Homework: What would you do if you had a ring of power? Me, I’d sit in my room and read and play Breath of the Wild and mandola. Which I already do. Am I perfectly virtuous or just weird? Only God can judge.


Let’s look at the details of the story. It’s not just about a guy who finds a ring. Where and how he finds it are important.

First, he finds it underground in a “chasm” or “cave” if you will, and if you’ve ever heard of Plato you might have an idea where this is going.
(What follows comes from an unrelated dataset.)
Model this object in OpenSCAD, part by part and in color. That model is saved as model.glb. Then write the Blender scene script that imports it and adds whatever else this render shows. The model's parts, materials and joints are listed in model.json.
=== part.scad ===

He has to go downward in order to see what’s in there in the first place, which also evokes the up/down symbolism I talked about when I wrote on the opening image in Book I. So wherever rings of power are, they are in dark, low places, and the desire to have one is a dark and low place in your soul.

Having descended, he finds a “hollow, bronze horse.” We met horses already in Book I, and we’ll meet bronze soon enough in Book III, but (spoiler) both of them indicate the lower, animal passions in the soul – the desires for food and sex especially.

Inside this (Trojan?) horse is a large corpse wearing the ring. Putting symbols to the side for a moment, let’s soak in the unwritten part of the story. Whoever had the ring before, all we know about him now is that he died naked, trapped inside a metal horse underground. This isn’t just the end of the previous owner of the ring, but the future of the ancestor of Gyges who finds it, and of anyone who would use its power.

Getting everything you want, especially if “want” means the indulgence of your animal passions, isn’t “real justice” but total loneliness and self-destruction. Your story might begin with parties and orgies and even ruling the world, but the story of the tyrant, the one who lives without law, ends in misery. Most importantly, the misery that ends the story isn’t one arbitrarily cooked up by some external conventional authority. The corpse wearing the ring wasn’t found in any prison besides the one he made for himself, surrounded by the worthless treasures he had gathered. So maybe there’s more to justice than just stopping strong people from being happy.